On Fri, Dec 27, 2024, 9:25 AM Daniel Colascione <dancol@dancol.org> wrote:


It's a shame there's no way to write TS grammars in plain elisp. I figure vendoring both the source and the generated code would be best, as it'd allow building Emacs anywhere but still make it convenient on systems with needed tools (JS runtime, Rust, etc.) to update and modify the grammar.

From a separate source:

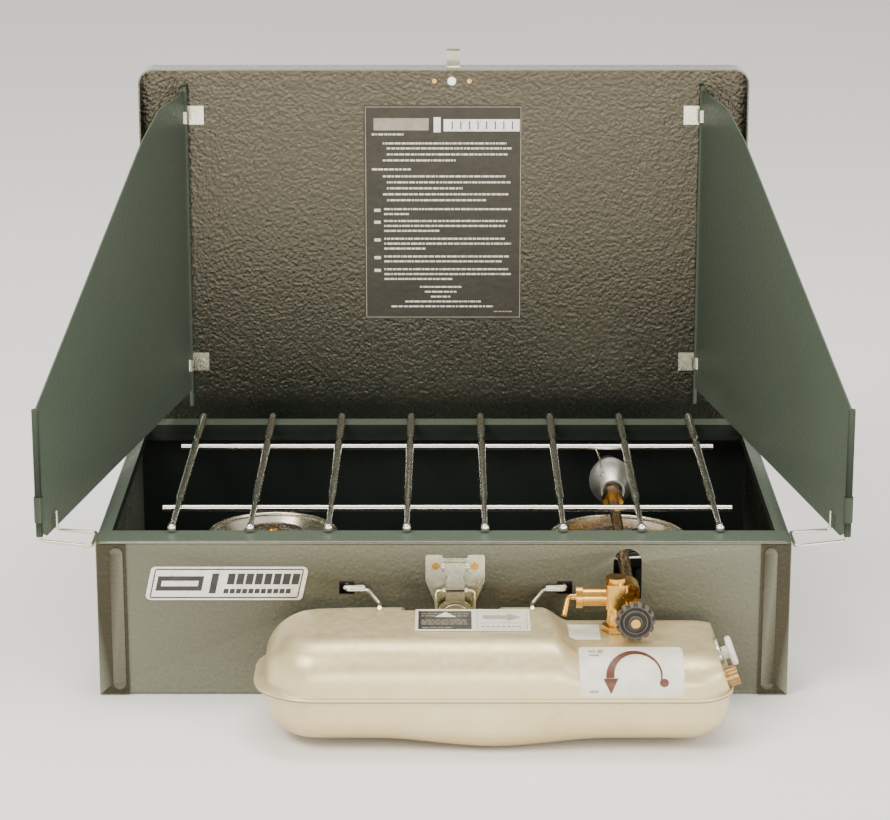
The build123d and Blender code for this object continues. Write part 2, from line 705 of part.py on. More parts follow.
with BuildPart() as tank_lower_shell:
    add(lower_solid.part)
    # shallow sump under the front edge, where the last of the fuel gathers
    with BuildSketch(Plane.XY.offset(1.6)) as sump:
        with Locations((28, -84)):
            Ellipse(34, 11)
    with BuildSketch(Plane.XY.offset(9)) as sump_top:
        with Locations((28, -80)):
            Ellipse(92, 22)
    loft()
    add(lower_hollow.part, mode=Mode.SUBTRACT)
    add(lower_lip.part)
pieces["tank_lower_shell"] = tank_lower_shell

# Two wire hangers soldered to the tank; their tips hook into the case.
with BuildPart() as tank_hangers:
    for hx, s in ((-63.0, -1), (79.0, 1)):
        with BuildLine() as route:
            FilletPolyline(
                (hx, 5.5, 74), (hx, -4.6, 74), (hx - s * 14, -4.6, 74),
                (hx - s * 22, -17, 68.5), (hx - s * 22, -34, 72.2),
                radius=2.4)
        with BuildSketch(Plane(origin=route.line @ 0, z_dir=route.line % 0)):
            Circle(1.3)
        sweep()
pieces["tank_hangers"] = tank_hangers

# Brass valve body standing on the tank.
with BuildPart() as valve_body:
    with Locations((110, -46, 54)):
        Cylinder(6.3, 12, align=(Align.CENTER, Align.CENTER, Align.MIN))
    with BuildSketch(Plane.XY.offset(TANK_SHELF + 0.05)):
        with Locations((110, -46)):
            RegularPolygon(9.5, 6)
    extrude(amount=4)
    with Locations((110, -46, 65)):
        Cylinder(6.3, 16, align=(Align.CENTER, Align.CENTER, Align.MIN))
    block(103, 117, -54, -39, 78, 94)
    fillet(valve_body.edges().filter_by(Axis.Z).group_by(Axis.Z)[-1], 2.5)
    with Locations((109.6, -46, 94)):
        Cylinder(6.4, 3.4, align=(Align.CENTER, Align.CENTER, Align.MIN))
    # arm that carries the generator
    with Locations(Plane.XZ.offset(38.5)):
        with Locations((GEN_X, GEN_Z)):
            Cylinder(6.6, 15)
            Cylinder(3.96, 40, mode=Mode.SUBTRACT)
    block(112, 121, -50, -40, 74, 88)
    # boss for the regulating stem
    with Locations(Plane.XZ.offset(54)):
        with Locations((KNOB_AT[0], KNOB_AT[1])):
            Cylinder(5.6, 15)
    # barrel of the lighting valve
    with Locations(Plane.YZ.offset(96)):
        with Locations((-47.5, 84.5)):
            Cylinder(5.8, 15)
    with Locations(Plane.XZ.offset(54)):
        with Locations((KNOB_AT[0], KNOB_AT[1])):
            Cylinder(2.56, 16, mode=Mode.SUBTRACT)
    with Locations(Plane.YZ.offset(90)):
        with Locations((-47.5, 84.5)):
            Cylinder(2.56, 14, mode=Mode.SUBTRACT)
pieces["valve_body"] = valve_body

# Generator: the straight tube over the main burner, and its jet nut.
with BuildPart() as generator_tube:
    with Locations(Plane.XZ.offset(-56)):
        with Locations((GEN_X, GEN_Z)):
            Cylinder(3.9, 188)
pieces["generator_tube"] = generator_tube

with BuildPart() as generator_nut:
    with BuildSketch(Plane.XZ.offset(-147)):
        with Locations((GEN_X, GEN_Z)):
            RegularPolygon(7.4, 6)
    extrude(amount=-12)
    with Locations(Plane.XZ.offset(-164)):
        with Locations((GEN_X, GEN_Z)):
            Cylinder(5.0, 10)
    with Locations(Plane.XZ.offset(-175)):
        with Locations((GEN_X, GEN_Z)):
            Cylinder(2.4, 14)
    with Locations(Plane.XZ.offset(-148)):
        with Locations((GEN_X, GEN_Z)):
            Cylinder(3.92, 4.2, mode=Mode.SUBTRACT)
pieces["generator_nut"] = generator_nut

with BuildPart() as pickup_tube:
    with Locations((110, -46, 9)):
        Cylinder(2.4, 44.9, align=(Align.CENTER, Align.CENTER, Align.MIN))
pieces["pickup_tube"] = pickup_tube

# Lighting lever, a bent brass arm turning on the barrel's axis.
with BuildPart() as lighting_lever:
    with Locations(Plane.YZ.offset(86.2)):
        with Locations((-47.5, 84.5)):
            Cylinder(7.2, 4)
    with Locations(Plane.YZ.offset(90)):
        with Locations((-47.5, 84.5)):
            Cylinder(2.5, 12)
    with BuildLine() as arm:
        FilletPolyline((85, -47.5, 84.5), (79.5, -47.5, 84.5),
                       (76.4, -55, 74.6), radius=3)
    with BuildSketch(Plane(origin=arm.line @ 0, z_dir=arm.line % 0)):
        Circle(1.9)
    sweep()
pieces["lighting_lever"] = lighting_lever

# Regulating knob with twelve lugs, its stem and screw.
with BuildPart() as control_knob:
    with BuildSketch(Plane.XZ.offset(63.5)):
        with Locations((KNOB_AT[0], KNOB_AT[1])):
            Circle(11.3)
            with PolarLocations(10.6, 12):
                Circle(2.0)
            Circle(2.5, mode=Mode.SUBTRACT)
    extrude(amount=8.5)
    with BuildSketch(Plane.XZ.offset(72.0)):
        with Locations((KNOB_AT[0], KNOB_AT[1])):
            Circle(9.4)
            Circle(6.0, mode=Mode.SUBTRACT)
    extrude(amount=-1.4, mode=Mode.SUBTRACT)
pieces["control_knob"] = control_knob

with BuildPart() as control_stem:
    with Locations(Plane.XZ.offset(60.5)):
        with Locations((KNOB_AT[0], KNOB_AT[1])):
            Cylinder(2.48, 23)
    with Locations(Plane.XZ.offset(72.9)):
        with Locations((KNOB_AT[0], KNOB_AT[1])):
            Cylinder(2.95, 1.9)
pieces["control_stem"] = control_stem

# Pump: barrel in the tank, cap on it, and the moving plunger.
with BuildPart() as pump_barrel:
    with BuildSketch(pump_plane.offset(-86)):
        Circle(9.0)
    extrude(amount=84)
    with BuildSketch(pump_plane.offset(-84.8)):
        Circle(8.0)
    extrude(amount=90, mode=Mode.SUBTRACT)
pieces["pump_barrel"] = pump_barrel

with BuildPart() as pump_cap:
    with BuildSketch(pump_plane.offset(-2)):
        Circle(7.95)
    extrude(amount=2.2)
    with BuildSketch(pump_plane.offset(0.05)):
        Circle(11.5)
    extrude(amount=1.4)
    with BuildSketch(pump_plane.offset(-6)):
        Circle(2.06)
    extrude(amount=12, mode=Mode.SUBTRACT)
pieces["pump_cap"] = pump_cap

with BuildPart() as pump_cup:
    with BuildSketch(pump_plane.offset(-62)):
        Circle(7.9)
        Circle(2.06, mode=Mode.SUBTRACT)
    extrude(amount=7)
    with BuildSketch(pump_plane.offset(-62.1)):
        Circle(6.6)
    extrude(amount=4, mode=Mode.SUBTRACT)
    with BuildSketch(pump_plane.offset(-55)):
        Circle(3.2)
        Circle(2.06, mode=Mode.SUBTRACT)
    extrude(amount=4)
pieces["pump_cup"] = pump_cup

with BuildPart() as pump_rod:
    with BuildSketch(pump_plane.offset(-64)):
        Circle(2.0)
    extrude(amount=70)
pieces["pump_rod"] = pump_rod

with BuildPart() as pump_knob:
    with BuildSketch(pump_plane.offset(2.2)):
        Circle(4.2)
        Circle(2.0, mode=Mode.SUBTRACT)
    extrude(amount=3.8)
    with BuildSketch(pump_plane.offset(6.0)):
        Circle(9.6)
    extrude(amount=4.0)
    fillet(pump_knob.edges().filter_by(GeomType.CIRCLE).filter_by(
        lambda e: e.radius > 9), 1.5)
pieces["pump_knob"] = pump_knob

# Filler: neck, gasket and screw cap.
with BuildPart() as filler_neck:
    with BuildSketch(filler_plane.offset(-5)):
        Circle(4.5)
        Circle(3.2, mode=Mode.SUBTRACT)
    extrude(amount=8)
pieces["filler_neck"] = filler_neck

with BuildPart() as filler_cap:
    with BuildSketch(filler_plane.offset(0.6)):
        Circle(6.4)
        with PolarLocations(6.4, 16):
            Circle(0.55, mode=Mode.SUBTRACT)
    extrude(amount=7.4)
    with BuildSketch(filler_plane.offset(0.5)):
        Circle(4.56)
    extrude(amount=4.6, mode=Mode.SUBTRACT)
pieces["filler_cap"] = filler_cap

with BuildPart() as filler_gasket:
    with BuildSketch(filler_plane.offset(3.5)):
        Circle(4.5)
    extrude(amount=1.5)
pieces["filler_gasket"] = filler_gasket

# Plain labels stuck on the tank.
with BuildPart() as tank_top_label:
    with BuildSketch(Plane.XY.offset(TANK_TOP)):
        with Locations((18.5, -54)):
            RectangleRounded(73, 40, 1.2)
    extrude(amount=0.3)
pieces["tank_top_label"] = tank_top_label

with BuildPart() as tank_front_label:
    with BuildSketch(Plane.XZ.offset(-TANK_Y0)):
        with Locations((116.5, 44.5)):
            RectangleRounded(65, 12, 1.2)
    extrude(amount=0.3)
pieces["tank_front_label"] = tank_front_label

# ---- move to the middle of the base, name and write ---------------------
for label, piece in pieces.items():
    piece.part.move(Location((0, -CASE_D / 2, 0)))
    piece.part.label = label
    export_step(piece.part, f"parts/{label}.step")
print(len(pieces), "nodes")
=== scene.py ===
import math
import random

import bpy
import bmesh
from mathutils import Vector, Matrix, noise


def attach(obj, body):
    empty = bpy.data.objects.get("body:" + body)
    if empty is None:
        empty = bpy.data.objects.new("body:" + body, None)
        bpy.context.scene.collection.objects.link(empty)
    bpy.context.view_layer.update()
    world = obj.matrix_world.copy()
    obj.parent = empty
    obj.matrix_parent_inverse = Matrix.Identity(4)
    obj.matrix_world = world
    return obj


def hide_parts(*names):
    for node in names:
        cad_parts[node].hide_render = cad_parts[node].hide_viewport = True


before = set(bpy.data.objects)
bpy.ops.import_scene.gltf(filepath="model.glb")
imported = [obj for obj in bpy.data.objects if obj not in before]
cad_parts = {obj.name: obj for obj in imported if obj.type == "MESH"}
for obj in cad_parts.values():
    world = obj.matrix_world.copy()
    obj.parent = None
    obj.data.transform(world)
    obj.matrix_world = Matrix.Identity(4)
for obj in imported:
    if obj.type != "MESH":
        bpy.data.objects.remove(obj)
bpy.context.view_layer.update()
D = bpy.data
OFF = -0.145                      # the front face of the case is at y = OFF


def V(x, y, z):
    """Millimetres, y counted from the front face, to metres in the frame."""
    return Vector((x / 1000.0, y / 1000.0 + OFF, z / 1000.0))


# ------------------------------------------------------------------
# camera, light, floor
# ------------------------------------------------------------------
scene = bpy.context.scene
cam_data = D.cameras.new("view")
cam = D.objects.new("view", cam_data)
scene.collection.objects.link(cam)
cam_data.sensor_fit = "HORIZONTAL"
cam_data.sensor_width = 36.0
cam_data.lens = 2937.6 / 890.0 * 36.0
cam_data.clip_end = 50
cam.location = V(0.96, -1811.3, 707.7)
cam.rotation_euler = (math.radians(90 - 15.822), 0, 0)
scene.camera = cam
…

As with any scheme involving checking in generated outputs, the source and output can get out of sync, but I think there are build time guardrails we can build to make sure it doesn't happen.

I looked into this last year.  The tree-sitter library provides a parsing engine that references a fairly standard LR type parsing table in binary form.  I got stuck in adding a generic primitive functionality for reading and writing arbitrary binary data structures based on a data description DSL, since I wouldn't want to tie the interpreter core to the data structures of an external, dynamically-loadable library.  But, I wasn't sure such an extension would be accepted into emacs, as I am not an expert on the possible security implications.

Other than that, emacs already has the code for calculating (LA)LR parsing tables in the semantic packages.  The tree-sitter grammar compiler may have additional logic for providing multiple starting symbols, but the parsing engine should still function with a classic parsing table.

Lynn